• Goal:
Give every line of the material again, exactly as written.
----
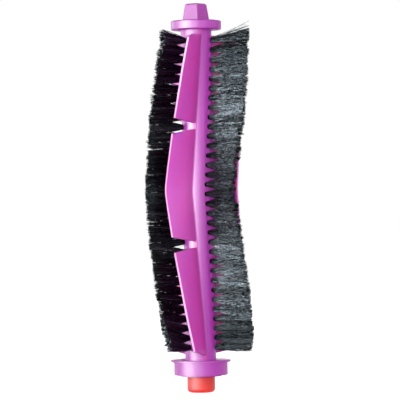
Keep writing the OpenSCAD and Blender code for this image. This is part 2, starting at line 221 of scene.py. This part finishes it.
def blade_rubber():
    """Soft magenta rubber that light passes into: a dull skin with faint streaks, painted shade that
    darkens it towards the root, and a paler tip that is a painted highlight.
    """
    s = Shade("blade_rubber")
    along = s.node("ShaderNodeAttribute", attribute_name="along").outputs["Fac"]
    flow = s.noise(70, 4, 0.55, (1, 1, 0.3))
    skin = s.ramp(flow, [(0.3, srgb(248, 78, 214)), (0.7, srgb(253, 86, 221))])
    # Painted shade: the skin is multiplied darker towards the blade's root, where the blade meets the
    # core.
    painted_root_shade = s.ramp(along, [(0.0, (0.55, 0.4, 0.55)), (0.3, (0.85, 0.75, 0.85)), (1.0, (1, 1, 1))])
    # Painted highlight: over the outermost few hundredths of the blade, counted out from the root, the
    # colour turns pale pink, standing in for light caught along the tip edge.
    tip = s.ramp(along, [(0.965, (0, 0, 0)), (0.985, (1, 1, 1))])
    shaded = s.mix(1.0, skin, painted_root_shade, "MULTIPLY")
    s.link(s.mix(tip, shaded, srgb(255, 160, 230)), s.shader.inputs["Base Color"])
    s.link(s.range(s.noise(420, 3), 0.36, 0.46), s.shader.inputs["Roughness"])
    grain = s.bump(s.noise(2200, 2), 0.00002, 0.5)
    s.link(s.bump(s.noise(120, 2), 0.00015, 0.2, grain), s.shader.inputs["Normal"])
    depth = [(0.05, (0, 0, 0)), (0.2, (0.9, 0.9, 0.9)), (0.93, (0.9, 0.9, 0.9)), (0.975, (0.1, 0.1, 0.1))]
    s.link(s.ramp(along, depth), s.shader.inputs["Subsurface Weight"])
    s.fix(Subsurface_Radius=(1.0, 0.08, 0.16), Subsurface_Scale=0.004, Specular_IOR_Level=0.55)
    return s.material


def cap_rubber():
    """Soft coral rubber with a fine matt skin."""
    s = Shade("cap_rubber")
    cloud = s.noise(150, 3)
    s.link(s.ramp(cloud, [(0.3, srgb(254, 46, 38)), (0.7, srgb(255, 54, 46))]),
           s.shader.inputs["Base Color"])
    s.link(s.range(s.noise(900, 3), 0.42, 0.58), s.shader.inputs["Roughness"])
    s.link(s.bump(s.noise(2600, 2), 0.00004, 0.6), s.shader.inputs["Normal"])
    s.fix(Subsurface_Weight=0.8, Subsurface_Radius=(1.0, 0.15, 0.12), Subsurface_Scale=0.003,
          Specular_IOR_Level=0.45)
    return s.material


def bristle_nylon():
    """Black nylon filaments: tones that differ by strand, and a streaky gloss that dies at the root as
    painted shade.
    """
    s = Shade("bristle_nylon")
    tone = s.node("ShaderNodeAttribute", attribute_name="tone").outputs["Fac"]
    root = s.node("ShaderNodeAttribute", attribute_name="root").outputs["Fac"]
    black = [(0.0, (0.001, 0.001, 0.002)), (0.7, (0.003, 0.004, 0.006)), (1.0, (0.05, 0.06, 0.07))]
    s.link(s.ramp(tone, black), s.shader.inputs["Base Color"])
    streak = s.noise(500, 2, 0.6, (1, 1, 5))
    s.link(s.range(streak, 0.36, 0.12), s.shader.inputs["Roughness"])
    s.link(s.bump(s.noise(2400, 1), 0.00001, 0.4), s.shader.inputs["Normal"])
    lit = s.ramp(streak, [(0.38, (0.1, 0.1, 0.1)), (0.58, (1, 1, 1))])
    # The root value scales the gloss down near the core as painted shade.
    for share in (s.ramp(tone, [(0.25, (0.12, 0.12, 0.12)), (0.75, (0.9, 0.9, 0.9))]), root):
        both = s.node("ShaderNodeMath", operation="MULTIPLY")
        s.link(lit, both.inputs[0])
        s.link(share, both.inputs[1])
        lit = both.outputs[0]
    s.link(lit, s.shader.inputs["Specular IOR Level"])
    s.fix(IOR=1.7, Specular_Tint=(0.75, 0.9, 1.0, 1.0))
    return s.material


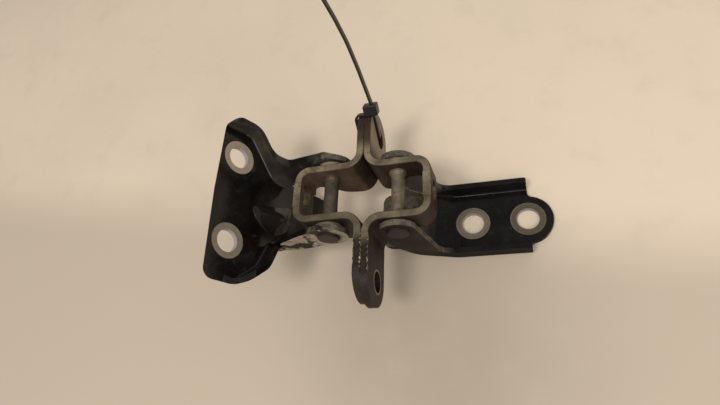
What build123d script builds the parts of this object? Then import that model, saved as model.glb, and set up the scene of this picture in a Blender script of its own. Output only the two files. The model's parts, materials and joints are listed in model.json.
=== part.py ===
from build123d import *
import os
from math import cos, radians, sin, sqrt, tan

# A pair of vehicle door hinges, held foot to foot by a cable tie. Hinge a lies
# to -X and hinge b to +X. X runs across both, Y along the pins, Z up.

# Bracket strap, one bent strip for each hinge
strap_thickness = 3.9
strap_near_edge = 9.0
strap_far_edge = 20.0
foot_hole_upper = 39.8
foot_hole_lower = 42.4
foot_hole_drop = 8.4
foot_hole_radius = 5.5
upper_tip_beyond_hole = 13.2
lower_tip_beyond_hole_a = 11.1
lower_tip_beyond_hole_b = 13.2
foot_bend_radius = 6.0
web_bend_radius = 4.0
strap_edge_break = 0.3

# Loop of each bracket, measured from the plane where the feet meet
web_distance_a = 37.8
web_distance_b = 35.0
pin_distance_a = 20.2
pin_distance_b = 16.4
loop_half_gap_a = 12.05
loop_half_gap_b = 12.6
loop_offset_a = 1.5
leg_far_edge = 17.8
web_far_edge_a = 8.0
web_corner_edge_a = 11.5
web_corner_start_a = 9.0
web_corner_run_a = 3.6
web_far_edge_b = 6.2
relief_inner_a = 17.5
relief_inner_b = 8.5
relief_run = 11.5
relief_radius = 7.0
web_hole_length_a = 12.0
web_hole_shift_a = 2.5
web_hole_rise_a = 1.6
web_hole_length_b = 11.0
web_hole_height_a = 10.0
web_hole_height_b = 8.0
web_pad_length = 13.4
web_pad_height = 0.35

# Hinge pins, bushes and washers
pin_radius_a = 3.8
pin_radius_b = 3.45
pin_collar_radius_a = 4.3
pin_collar_radius_b = 4.6
pin_collar_length = 1.0
pin_flare_length = 1.8
pin_edge_break = 0.5
pin_head_radius = 5.8
pin_head_height = 1.5
rivet_radius = 5.2
rivet_height = 1.0
seat_clearance = 0.02
running_clearance = 0.05
face_clearance = 0.1
bush_wall = 1.0
bush_flange_radius = 7.4
bush_flange_a = 2.4
bush_flange_b = 0.9
washer_radius = 7.0
washer_thickness = 1.2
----
• Response to the task:
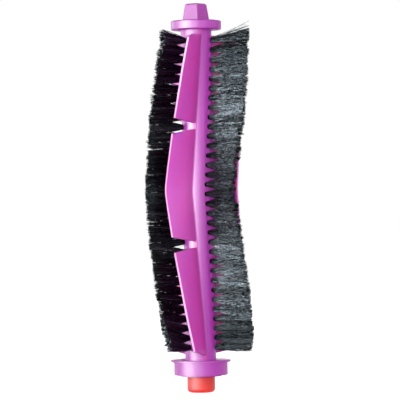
Keep writing the OpenSCAD and Blender code for this image. This is part 2, starting at line 221 of scene.py. This part finishes it.
def blade_rubber():
    """Soft magenta rubber that light passes into: a dull skin with faint streaks, painted shade that
    darkens it towards the root, and a paler tip that is a painted highlight.
    """
    s = Shade("blade_rubber")
    along = s.node("ShaderNodeAttribute", attribute_name="along").outputs["Fac"]
    flow = s.noise(70, 4, 0.55, (1, 1, 0.3))
    skin = s.ramp(flow, [(0.3, srgb(248, 78, 214)), (0.7, srgb(253, 86, 221))])
    # Painted shade: the skin is multiplied darker towards the blade's root, where the blade meets the
    # core.
    painted_root_shade = s.ramp(along, [(0.0, (0.55, 0.4, 0.55)), (0.3, (0.85, 0.75, 0.85)), (1.0, (1, 1, 1))])
    # Painted highlight: over the outermost few hundredths of the blade, counted out from the root, the
    # colour turns pale pink, standing in for light caught along the tip edge.
    tip = s.ramp(along, [(0.965, (0, 0, 0)), (0.985, (1, 1, 1))])
    shaded = s.mix(1.0, skin, painted_root_shade, "MULTIPLY")
    s.link(s.mix(tip, shaded, srgb(255, 160, 230)), s.shader.inputs["Base Color"])
    s.link(s.range(s.noise(420, 3), 0.36, 0.46), s.shader.inputs["Roughness"])
    grain = s.bump(s.noise(2200, 2), 0.00002, 0.5)
    s.link(s.bump(s.noise(120, 2), 0.00015, 0.2, grain), s.shader.inputs["Normal"])
    depth = [(0.05, (0, 0, 0)), (0.2, (0.9, 0.9, 0.9)), (0.93, (0.9, 0.9, 0.9)), (0.975, (0.1, 0.1, 0.1))]
    s.link(s.ramp(along, depth), s.shader.inputs["Subsurface Weight"])
    s.fix(Subsurface_Radius=(1.0, 0.08, 0.16), Subsurface_Scale=0.004, Specular_IOR_Level=0.55)
    return s.material


def cap_rubber():
    """Soft coral rubber with a fine matt skin."""
    s = Shade("cap_rubber")
    cloud = s.noise(150, 3)
    s.link(s.ramp(cloud, [(0.3, srgb(254, 46, 38)), (0.7, srgb(255, 54, 46))]),
           s.shader.inputs["Base Color"])
    s.link(s.range(s.noise(900, 3), 0.42, 0.58), s.shader.inputs["Roughness"])
    s.link(s.bump(s.noise(2600, 2), 0.00004, 0.6), s.shader.inputs["Normal"])
    s.fix(Subsurface_Weight=0.8, Subsurface_Radius=(1.0, 0.15, 0.12), Subsurface_Scale=0.003,
          Specular_IOR_Level=0.45)
    return s.material


def bristle_nylon():
    """Black nylon filaments: tones that differ by strand, and a streaky gloss that dies at the root as
    painted shade.
    """
    s = Shade("bristle_nylon")
    tone = s.node("ShaderNodeAttribute", attribute_name="tone").outputs["Fac"]
    root = s.node("ShaderNodeAttribute", attribute_name="root").outputs["Fac"]
    black = [(0.0, (0.001, 0.001, 0.002)), (0.7, (0.003, 0.004, 0.006)), (1.0, (0.05, 0.06, 0.07))]
    s.link(s.ramp(tone, black), s.shader.inputs["Base Color"])
    streak = s.noise(500, 2, 0.6, (1, 1, 5))
    s.link(s.range(streak, 0.36, 0.12), s.shader.inputs["Roughness"])
    s.link(s.bump(s.noise(2400, 1), 0.00001, 0.4), s.shader.inputs["Normal"])
    lit = s.ramp(streak, [(0.38, (0.1, 0.1, 0.1)), (0.58, (1, 1, 1))])
    # The root value scales the gloss down near the core as painted shade.
    for share in (s.ramp(tone, [(0.25, (0.12, 0.12, 0.12)), (0.75, (0.9, 0.9, 0.9))]), root):
        both = s.node("ShaderNodeMath", operation="MULTIPLY")
        s.link(lit, both.inputs[0])
        s.link(share, both.inputs[1])
        lit = both.outputs[0]
    s.link(lit, s.shader.inputs["Specular IOR Level"])
    s.fix(IOR=1.7, Specular_Tint=(0.75, 0.9, 1.0, 1.0))
    return s.material


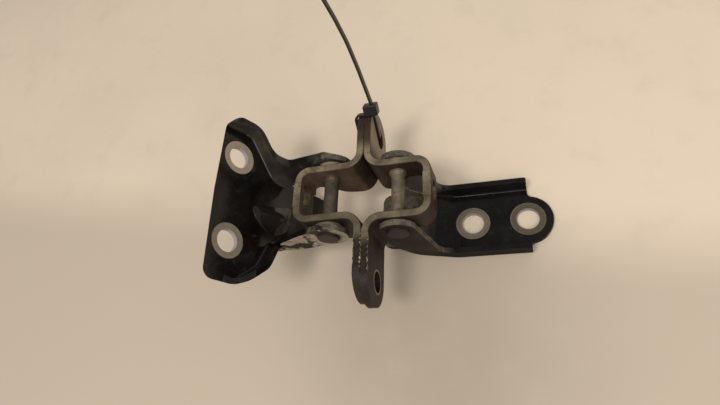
What build123d script builds the parts of this object? Then import that model, saved as model.glb, and set up the scene of this picture in a Blender script of its own. Output only the two files. The model's parts, materials and joints are listed in model.json.
=== part.py ===
from build123d import *
import os
from math import cos, radians, sin, sqrt, tan

# A pair of vehicle door hinges, held foot to foot by a cable tie. Hinge a lies
# to -X and hinge b to +X. X runs across both, Y along the pins, Z up.

# Bracket strap, one bent strip for each hinge
strap_thickness = 3.9
strap_near_edge = 9.0
strap_far_edge = 20.0
foot_hole_upper = 39.8
foot_hole_lower = 42.4
foot_hole_drop = 8.4
foot_hole_radius = 5.5
upper_tip_beyond_hole = 13.2
lower_tip_beyond_hole_a = 11.1
lower_tip_beyond_hole_b = 13.2
foot_bend_radius = 6.0
web_bend_radius = 4.0
strap_edge_break = 0.3

# Loop of each bracket, measured from the plane where the feet meet
web_distance_a = 37.8
web_distance_b = 35.0
pin_distance_a = 20.2
pin_distance_b = 16.4
loop_half_gap_a = 12.05
loop_half_gap_b = 12.6
loop_offset_a = 1.5
leg_far_edge = 17.8
web_far_edge_a = 8.0
web_corner_edge_a = 11.5
web_corner_start_a = 9.0
web_corner_run_a = 3.6
web_far_edge_b = 6.2
relief_inner_a = 17.5
relief_inner_b = 8.5
relief_run = 11.5
relief_radius = 7.0
web_hole_length_a = 12.0
web_hole_shift_a = 2.5
web_hole_rise_a = 1.6
web_hole_length_b = 11.0
web_hole_height_a = 10.0
web_hole_height_b = 8.0
web_pad_length = 13.4
web_pad_height = 0.35

# Hinge pins, bushes and washers
pin_radius_a = 3.8
pin_radius_b = 3.45
pin_collar_radius_a = 4.3
pin_collar_radius_b = 4.6
pin_collar_length = 1.0
pin_flare_length = 1.8
pin_edge_break = 0.5
pin_head_radius = 5.8
pin_head_height = 1.5
rivet_radius = 5.2
rivet_height = 1.0
seat_clearance = 0.02
running_clearance = 0.05
face_clearance = 0.1
bush_wall = 1.0
bush_flange_radius = 7.4
bush_flange_a = 2.4
bush_flange_b = 0.9
washer_radius = 7.0
washer_thickness = 1.2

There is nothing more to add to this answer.